Everything was happy and lovely at the Holloway home until the Civil War started. Then some of the slaves enlisted to fight, and Young Marse John went to the war. Old Missus and Young Missus never seemed happy again. Things went from worse to worse, and soon the young marse was brought home in a coffin.
When he was buried out in the orchard, the orchard was full of soldiers because young Captain Johnie was fetched home by his regiment. When he was let down into the earth, a volley of shots were fired by the soldiers. “What’s them men a-shooting for?” I asked Old Missus, for I had stood clinging to her dress skirts, all the time enduring the funeral, and she said, “They’re a-shooting the Devil, Katie.” I went back to the house clapping my hands and yelling to the top of my voice, “Goody, goody, the Devil is dead!” A laugh went through the house.

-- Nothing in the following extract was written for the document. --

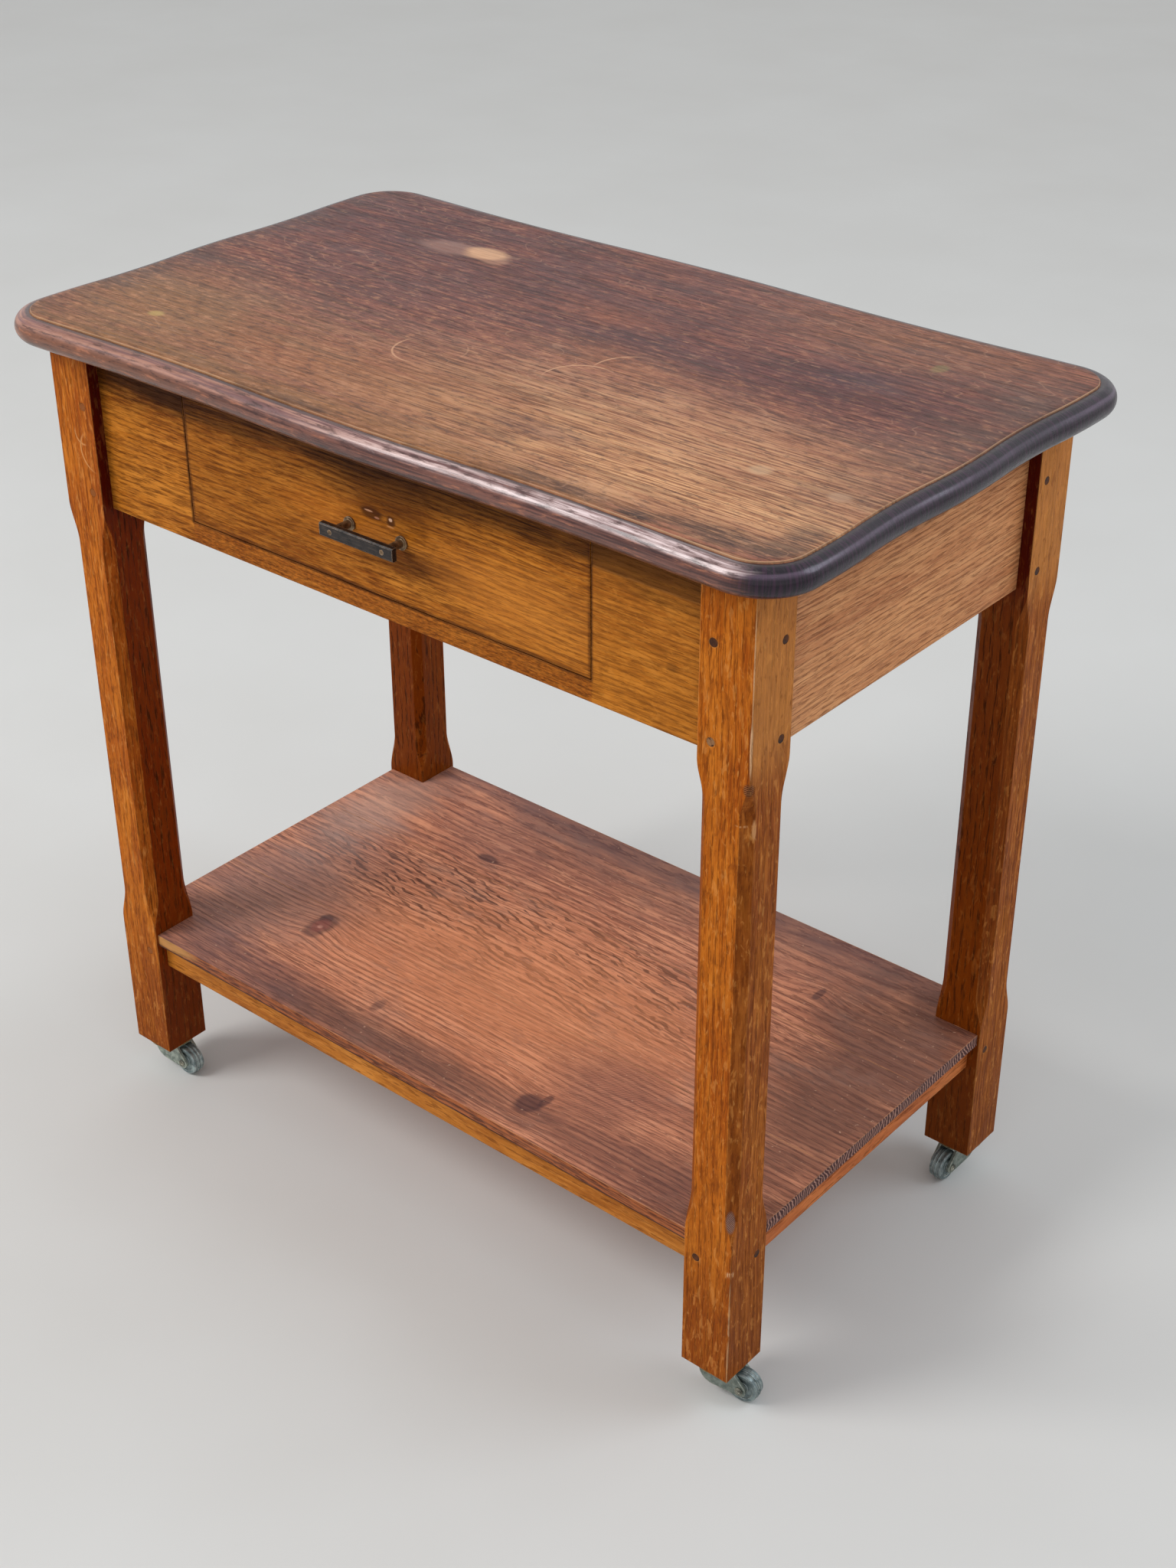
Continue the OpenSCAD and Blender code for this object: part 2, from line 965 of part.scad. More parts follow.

Even Old Missus laughed, but she was never happy again.
After the war was over, the slaves heard the old missus blow the farm horn for ’em to get to the house. When they got there, she said, “You are all free men and women.” Some soon went away, but many stayed on the place. I never left until I was almost grown. I was called a young lady when I got to Evansville. The Negroes always invited me to their picnics and parties. I went to a party on the Newburgh Road, and while the party was going on, some Negroes walked into the house. They had come from across the river from Kentucky, and when they got inside they commenced shooting pistols. The party broke up, and when I left the house, I went into the barnyard and hid under the first thing I found. It was an old farm mule used for plowing that somebody had hitched to a post. When the old mule wouldn’t stand still any longer, I started running down the road—and running and walking. I finally covered the road to Evansville.
I’m glad I’ve had so many years of freedom, although I can’t recall a single unkindness shown to any slave of Old Marse and Old Mistress Holloway. Everybody was happy at the Holloway home.